The JavaScript String Length Trap
JavaScript's String.prototype.length property returns the number of UTF-16 code units, not the number of Unicode characters and certainly not the number of bytes in any encoding. A single emoji like 🎉 has a JavaScript length of 2, because it requires a surrogate pair in UTF-16—but it represents exactly one Unicode code point and occupies 4 bytes in UTF-8.
This means code like if (username.length > 20) might pass strings that contain only 15 actual visible characters but 20 code units—or conversely, it might reject strings that are visually shorter than the limit but happen to contain emoji. The correct approach is either to measure in Unicode code points (using Array.from(str).length or the spread operator) or to measure in bytes using the TextEncoder API.

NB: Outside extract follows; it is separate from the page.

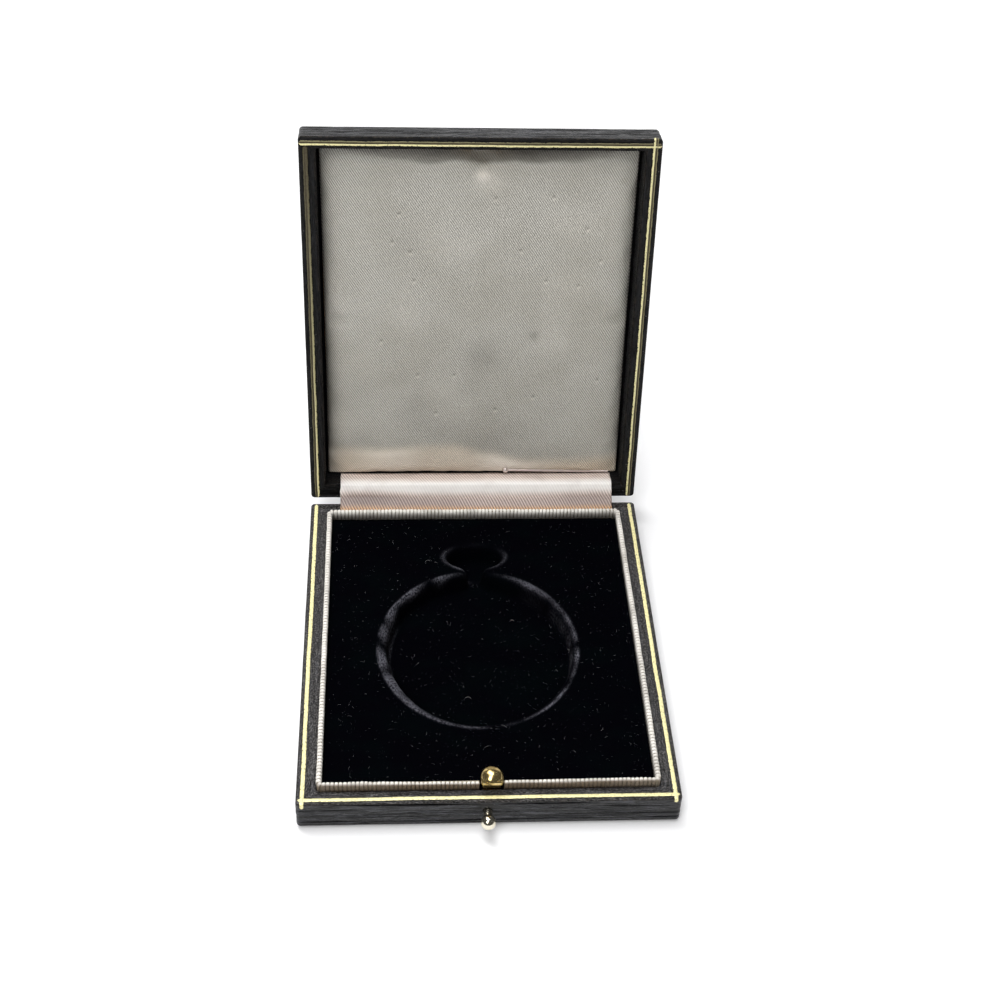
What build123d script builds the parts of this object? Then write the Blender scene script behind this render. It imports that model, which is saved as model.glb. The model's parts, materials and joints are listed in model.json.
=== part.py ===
from build123d import *
import os
from math import cos, radians, sin

# Pocket watch display box, in millimetres, +Z up.
# The base lies on z = 0, its centre is x = y = 0, and its front faces -Y.
# The lid's pieces are drawn with the box shut and then swung open to the stop.

# Overall sizes
box_width = 92.0
box_depth = 106.0
base_height = 9.0
lid_height = 9.0
open_angle = 100.0
rim_gap = 0.15
corner_round = 1.0
base_edge_round = 1.2
lid_edge_round = 1.7

# Thicknesses of the sheet materials
leather = 0.6
inner_leather = 0.4
paper = 0.3
floor_board = 0.7
lid_board = 1.2
pad_card = 0.6
lip_card = 0.7
ribbed_ribbon = 0.3
velvet = 0.4
satin = 0.3
hinge_satin = 0.3
gilt = 0.08

# Rim of the base, from its outer edge to the lip, and the lip
rim_side = 4.8
rim_front = 3.8
rim_back = 5.0
turn_in = 9.0
lip_rise = 2.4
lip_corner = 1.4
lip_clearance = 0.6
bed_drop = 0.6

# Gilt lines: width, and distance of the middle from the rim's outer edge
base_line_width = 1.0
base_line_inset = 1.5
lid_line_width = 0.38
lid_line_inset = 1.35
lid_line_pitch = 0.85
line_end_inset = 0.45

# Wells in the velvet bed
well_radius = 27.0
well_x = -0.7
well_y = -2.3
well_floor = 2.6
bow_half_width = 9.1
bow_half_depth = 5.6
bow_offset = 34.2
neck_width = 8.0
well_corner = 1.2
well_edge_round = 1.0

# Push button and its bush
button_x = -0.5
button_z = 5.8
neck_radius = 1.05
ball_radius = 1.85
ball_reach = 3.4
bush_wall = 0.5
bush_length = 1.4
collar_radius = 1.5
collar_length = 0.5
tip_radius = 0.8
tip_gap = 0.1
running_clearance = 0.05

# Catch
catch_x = 0.5
catch_sheet = 0.8
catch_width = 4.2
catch_pivot_z = 2.5
barrel_radius = 0.6
pivot_radius = 0.35
pivot_clearance = 0.03
catch_gap = 0.25
hook_z = 12.0
hook_sheet = 0.8
hook_half_width = 2.65
hook_corner = 0.8
hook_reach = 1.2
dome_height = 1.5
slot_half_width = 3.0
pocket_depth = 3.1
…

Practical Rules for Choosing an Encoding
UTF-8 is the default choice for nearly everything today. It handles all of Unicode, it's backward-compatible with ASCII, and it's the de facto standard for web content, JSON, XML, and most Unix systems. Its byte size for a given string is always between 1× and 4× the character count, with most Western European text staying close to 1×.
UTF-16 makes sense when you're working within a runtime that uses it internally (Java, JavaScript, .NET) and performing many indexed character operations. Transcoding between UTF-16 and UTF-8 at the boundary is usually the right architectural choice rather than passing UTF-16 across the wire.
ASCII belongs only in contexts where you can guarantee the input will never contain anything outside the original 128-character range—legacy system integration, certain communication protocols, or deliberate constraints on accepted input. Using it anywhere else means silent data corruption or runtime errors when non-ASCII characters appear.
Measuring byte size accurately—rather than character count—is the habit that prevents a category of bugs that are notoriously hard to reproduce because they only manifest with specific character combinations. A tool that shows you all three encoding sizes at once makes that measurement immediate.